### Provided records
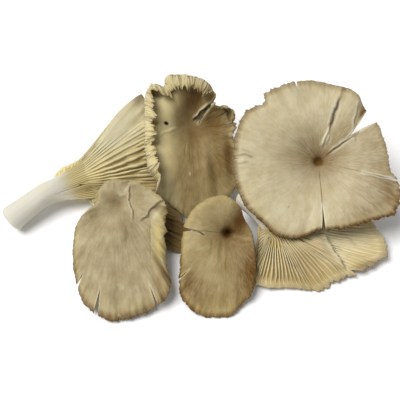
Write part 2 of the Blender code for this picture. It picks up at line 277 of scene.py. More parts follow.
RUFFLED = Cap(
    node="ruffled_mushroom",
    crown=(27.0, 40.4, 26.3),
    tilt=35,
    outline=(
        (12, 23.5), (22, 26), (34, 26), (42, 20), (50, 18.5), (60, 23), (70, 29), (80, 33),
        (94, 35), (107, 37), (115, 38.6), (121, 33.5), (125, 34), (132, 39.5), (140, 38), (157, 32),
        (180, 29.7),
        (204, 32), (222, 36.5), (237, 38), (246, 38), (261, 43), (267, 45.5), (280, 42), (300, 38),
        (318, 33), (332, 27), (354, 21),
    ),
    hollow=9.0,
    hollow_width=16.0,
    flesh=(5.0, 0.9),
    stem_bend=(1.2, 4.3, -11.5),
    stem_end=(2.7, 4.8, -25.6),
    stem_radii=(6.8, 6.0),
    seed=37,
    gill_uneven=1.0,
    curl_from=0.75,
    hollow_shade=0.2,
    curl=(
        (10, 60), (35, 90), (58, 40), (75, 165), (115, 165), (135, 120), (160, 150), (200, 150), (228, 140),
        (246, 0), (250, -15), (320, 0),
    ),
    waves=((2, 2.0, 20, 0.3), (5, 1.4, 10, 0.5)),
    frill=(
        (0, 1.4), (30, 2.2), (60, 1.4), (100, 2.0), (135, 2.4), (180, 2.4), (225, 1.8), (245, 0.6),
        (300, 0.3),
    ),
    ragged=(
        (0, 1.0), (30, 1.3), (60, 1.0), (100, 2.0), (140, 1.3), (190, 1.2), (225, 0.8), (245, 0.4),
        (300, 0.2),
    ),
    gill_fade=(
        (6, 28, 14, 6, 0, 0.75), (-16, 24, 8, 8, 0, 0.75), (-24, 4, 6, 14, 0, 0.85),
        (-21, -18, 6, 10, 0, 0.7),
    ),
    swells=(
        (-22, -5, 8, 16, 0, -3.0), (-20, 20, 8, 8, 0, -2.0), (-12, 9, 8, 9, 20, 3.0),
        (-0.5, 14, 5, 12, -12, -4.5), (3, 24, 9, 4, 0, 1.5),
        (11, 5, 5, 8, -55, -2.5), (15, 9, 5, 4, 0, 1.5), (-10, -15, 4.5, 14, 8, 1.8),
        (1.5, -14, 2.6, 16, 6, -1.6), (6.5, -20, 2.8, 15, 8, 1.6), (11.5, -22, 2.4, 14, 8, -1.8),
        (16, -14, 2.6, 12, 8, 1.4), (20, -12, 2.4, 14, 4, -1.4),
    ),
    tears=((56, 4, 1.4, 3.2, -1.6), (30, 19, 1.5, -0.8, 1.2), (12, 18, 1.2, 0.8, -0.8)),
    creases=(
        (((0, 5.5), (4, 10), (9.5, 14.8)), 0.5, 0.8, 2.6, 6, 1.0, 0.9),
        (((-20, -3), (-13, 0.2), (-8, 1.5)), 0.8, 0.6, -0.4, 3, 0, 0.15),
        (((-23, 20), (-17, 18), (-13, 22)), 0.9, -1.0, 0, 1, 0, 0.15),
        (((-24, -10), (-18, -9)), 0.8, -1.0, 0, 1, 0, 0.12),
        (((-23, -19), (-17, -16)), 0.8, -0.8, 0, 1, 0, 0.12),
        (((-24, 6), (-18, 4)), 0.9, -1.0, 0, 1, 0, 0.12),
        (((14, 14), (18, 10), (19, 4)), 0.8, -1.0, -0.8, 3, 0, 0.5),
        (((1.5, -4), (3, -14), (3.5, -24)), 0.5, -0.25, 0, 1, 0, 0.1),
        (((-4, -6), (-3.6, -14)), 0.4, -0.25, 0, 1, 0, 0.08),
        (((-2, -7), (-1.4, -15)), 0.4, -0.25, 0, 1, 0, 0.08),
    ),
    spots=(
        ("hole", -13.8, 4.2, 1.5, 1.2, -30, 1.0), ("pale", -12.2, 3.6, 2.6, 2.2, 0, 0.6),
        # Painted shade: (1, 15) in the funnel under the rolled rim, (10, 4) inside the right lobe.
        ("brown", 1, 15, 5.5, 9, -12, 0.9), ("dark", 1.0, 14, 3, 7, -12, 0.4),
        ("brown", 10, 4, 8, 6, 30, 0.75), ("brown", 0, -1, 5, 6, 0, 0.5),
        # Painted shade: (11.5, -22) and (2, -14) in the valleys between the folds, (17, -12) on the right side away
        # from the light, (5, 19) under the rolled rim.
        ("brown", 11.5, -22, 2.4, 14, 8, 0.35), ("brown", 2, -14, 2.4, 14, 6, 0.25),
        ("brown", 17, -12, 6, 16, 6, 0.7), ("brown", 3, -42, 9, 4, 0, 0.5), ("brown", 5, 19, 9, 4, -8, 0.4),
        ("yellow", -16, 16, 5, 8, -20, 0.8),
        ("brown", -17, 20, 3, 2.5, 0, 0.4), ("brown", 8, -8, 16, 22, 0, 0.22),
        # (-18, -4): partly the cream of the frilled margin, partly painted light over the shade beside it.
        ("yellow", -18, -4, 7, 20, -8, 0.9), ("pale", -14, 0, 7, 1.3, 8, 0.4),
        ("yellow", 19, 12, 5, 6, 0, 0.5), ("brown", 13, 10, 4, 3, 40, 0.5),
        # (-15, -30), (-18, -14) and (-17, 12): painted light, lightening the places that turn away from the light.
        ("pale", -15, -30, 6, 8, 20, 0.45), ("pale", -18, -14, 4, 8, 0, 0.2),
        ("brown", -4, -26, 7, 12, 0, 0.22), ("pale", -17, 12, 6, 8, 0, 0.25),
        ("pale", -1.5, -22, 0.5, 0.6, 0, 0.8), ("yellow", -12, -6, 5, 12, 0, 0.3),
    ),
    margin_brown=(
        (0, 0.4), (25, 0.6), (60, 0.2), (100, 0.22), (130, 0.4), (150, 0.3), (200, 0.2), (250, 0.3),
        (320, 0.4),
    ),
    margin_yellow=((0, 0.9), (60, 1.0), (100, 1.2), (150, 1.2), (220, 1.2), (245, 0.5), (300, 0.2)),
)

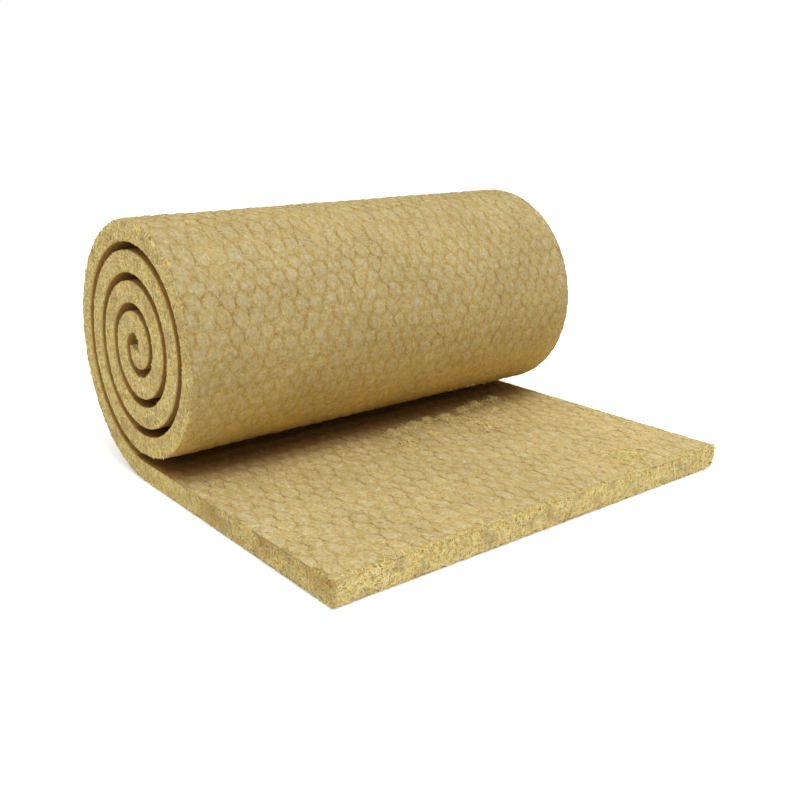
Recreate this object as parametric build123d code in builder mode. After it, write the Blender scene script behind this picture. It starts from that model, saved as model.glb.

### Directive
Copy down the material exactly as written.

### Reply
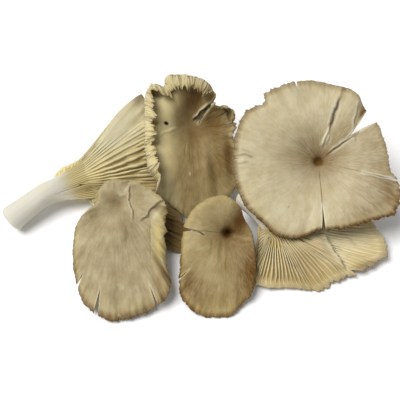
Write part 2 of the Blender code for this picture. It picks up at line 277 of scene.py. More parts follow.
RUFFLED = Cap(
    node="ruffled_mushroom",
    crown=(27.0, 40.4, 26.3),
    tilt=35,
    outline=(
        (12, 23.5), (22, 26), (34, 26), (42, 20), (50, 18.5), (60, 23), (70, 29), (80, 33),
        (94, 35), (107, 37), (115, 38.6), (121, 33.5), (125, 34), (132, 39.5), (140, 38), (157, 32),
        (180, 29.7),
        (204, 32), (222, 36.5), (237, 38), (246, 38), (261, 43), (267, 45.5), (280, 42), (300, 38),
        (318, 33), (332, 27), (354, 21),
    ),
    hollow=9.0,
    hollow_width=16.0,
    flesh=(5.0, 0.9),
    stem_bend=(1.2, 4.3, -11.5),
    stem_end=(2.7, 4.8, -25.6),
    stem_radii=(6.8, 6.0),
    seed=37,
    gill_uneven=1.0,
    curl_from=0.75,
    hollow_shade=0.2,
    curl=(
        (10, 60), (35, 90), (58, 40), (75, 165), (115, 165), (135, 120), (160, 150), (200, 150), (228, 140),
        (246, 0), (250, -15), (320, 0),
    ),
    waves=((2, 2.0, 20, 0.3), (5, 1.4, 10, 0.5)),
    frill=(
        (0, 1.4), (30, 2.2), (60, 1.4), (100, 2.0), (135, 2.4), (180, 2.4), (225, 1.8), (245, 0.6),
        (300, 0.3),
    ),
    ragged=(
        (0, 1.0), (30, 1.3), (60, 1.0), (100, 2.0), (140, 1.3), (190, 1.2), (225, 0.8), (245, 0.4),
        (300, 0.2),
    ),
    gill_fade=(
        (6, 28, 14, 6, 0, 0.75), (-16, 24, 8, 8, 0, 0.75), (-24, 4, 6, 14, 0, 0.85),
        (-21, -18, 6, 10, 0, 0.7),
    ),
    swells=(
        (-22, -5, 8, 16, 0, -3.0), (-20, 20, 8, 8, 0, -2.0), (-12, 9, 8, 9, 20, 3.0),
        (-0.5, 14, 5, 12, -12, -4.5), (3, 24, 9, 4, 0, 1.5),
        (11, 5, 5, 8, -55, -2.5), (15, 9, 5, 4, 0, 1.5), (-10, -15, 4.5, 14, 8, 1.8),
        (1.5, -14, 2.6, 16, 6, -1.6), (6.5, -20, 2.8, 15, 8, 1.6), (11.5, -22, 2.4, 14, 8, -1.8),
        (16, -14, 2.6, 12, 8, 1.4), (20, -12, 2.4, 14, 4, -1.4),
    ),
    tears=((56, 4, 1.4, 3.2, -1.6), (30, 19, 1.5, -0.8, 1.2), (12, 18, 1.2, 0.8, -0.8)),
    creases=(
        (((0, 5.5), (4, 10), (9.5, 14.8)), 0.5, 0.8, 2.6, 6, 1.0, 0.9),
        (((-20, -3), (-13, 0.2), (-8, 1.5)), 0.8, 0.6, -0.4, 3, 0, 0.15),
        (((-23, 20), (-17, 18), (-13, 22)), 0.9, -1.0, 0, 1, 0, 0.15),
        (((-24, -10), (-18, -9)), 0.8, -1.0, 0, 1, 0, 0.12),
        (((-23, -19), (-17, -16)), 0.8, -0.8, 0, 1, 0, 0.12),
        (((-24, 6), (-18, 4)), 0.9, -1.0, 0, 1, 0, 0.12),
        (((14, 14), (18, 10), (19, 4)), 0.8, -1.0, -0.8, 3, 0, 0.5),
        (((1.5, -4), (3, -14), (3.5, -24)), 0.5, -0.25, 0, 1, 0, 0.1),
        (((-4, -6), (-3.6, -14)), 0.4, -0.25, 0, 1, 0, 0.08),
        (((-2, -7), (-1.4, -15)), 0.4, -0.25, 0, 1, 0, 0.08),
    ),
    spots=(
        ("hole", -13.8, 4.2, 1.5, 1.2, -30, 1.0), ("pale", -12.2, 3.6, 2.6, 2.2, 0, 0.6),
        # Painted shade: (1, 15) in the funnel under the rolled rim, (10, 4) inside the right lobe.
        ("brown", 1, 15, 5.5, 9, -12, 0.9), ("dark", 1.0, 14, 3, 7, -12, 0.4),
        ("brown", 10, 4, 8, 6, 30, 0.75), ("brown", 0, -1, 5, 6, 0, 0.5),
        # Painted shade: (11.5, -22) and (2, -14) in the valleys between the folds, (17, -12) on the right side away
        # from the light, (5, 19) under the rolled rim.
        ("brown", 11.5, -22, 2.4, 14, 8, 0.35), ("brown", 2, -14, 2.4, 14, 6, 0.25),
        ("brown", 17, -12, 6, 16, 6, 0.7), ("brown", 3, -42, 9, 4, 0, 0.5), ("brown", 5, 19, 9, 4, -8, 0.4),
        ("yellow", -16, 16, 5, 8, -20, 0.8),
        ("brown", -17, 20, 3, 2.5, 0, 0.4), ("brown", 8, -8, 16, 22, 0, 0.22),
        # (-18, -4): partly the cream of the frilled margin, partly painted light over the shade beside it.
        ("yellow", -18, -4, 7, 20, -8, 0.9), ("pale", -14, 0, 7, 1.3, 8, 0.4),
        ("yellow", 19, 12, 5, 6, 0, 0.5), ("brown", 13, 10, 4, 3, 40, 0.5),
        # (-15, -30), (-18, -14) and (-17, 12): painted light, lightening the places that turn away from the light.
        ("pale", -15, -30, 6, 8, 20, 0.45), ("pale", -18, -14, 4, 8, 0, 0.2),
        ("brown", -4, -26, 7, 12, 0, 0.22), ("pale", -17, 12, 6, 8, 0, 0.25),
        ("pale", -1.5, -22, 0.5, 0.6, 0, 0.8), ("yellow", -12, -6, 5, 12, 0, 0.3),
    ),
    margin_brown=(
        (0, 0.4), (25, 0.6), (60, 0.2), (100, 0.22), (130, 0.4), (150, 0.3), (200, 0.2), (250, 0.3),
        (320, 0.4),
    ),
    margin_yellow=((0, 0.9), (60, 1.0), (100, 1.2), (150, 1.2), (220, 1.2), (245, 0.5), (300, 0.2)),
)

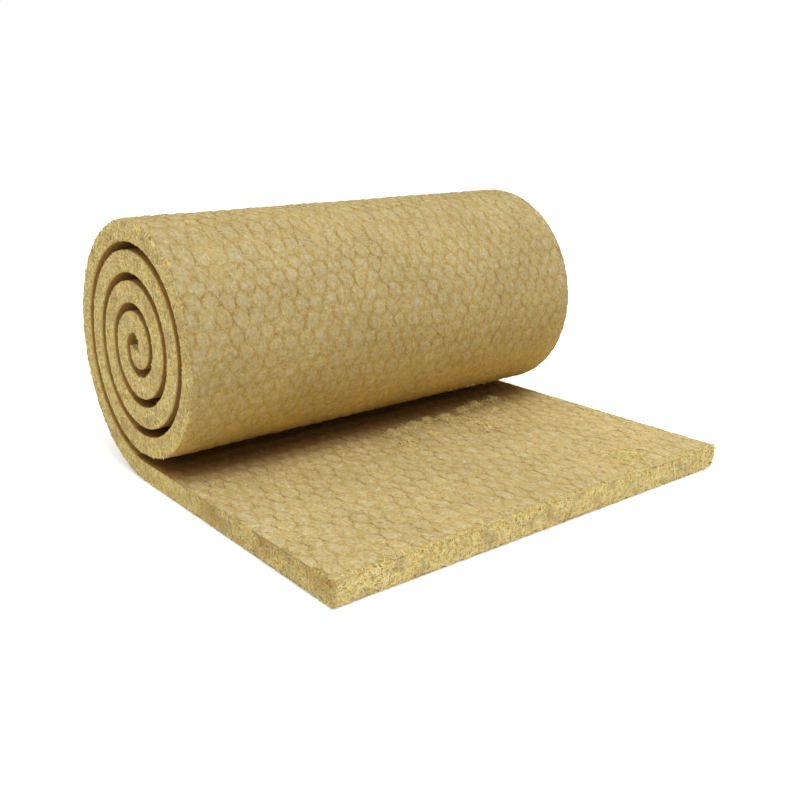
Recreate this object as parametric build123d code in builder mode. After it, write the Blender scene script behind this picture. It starts from that model, saved as model.glb.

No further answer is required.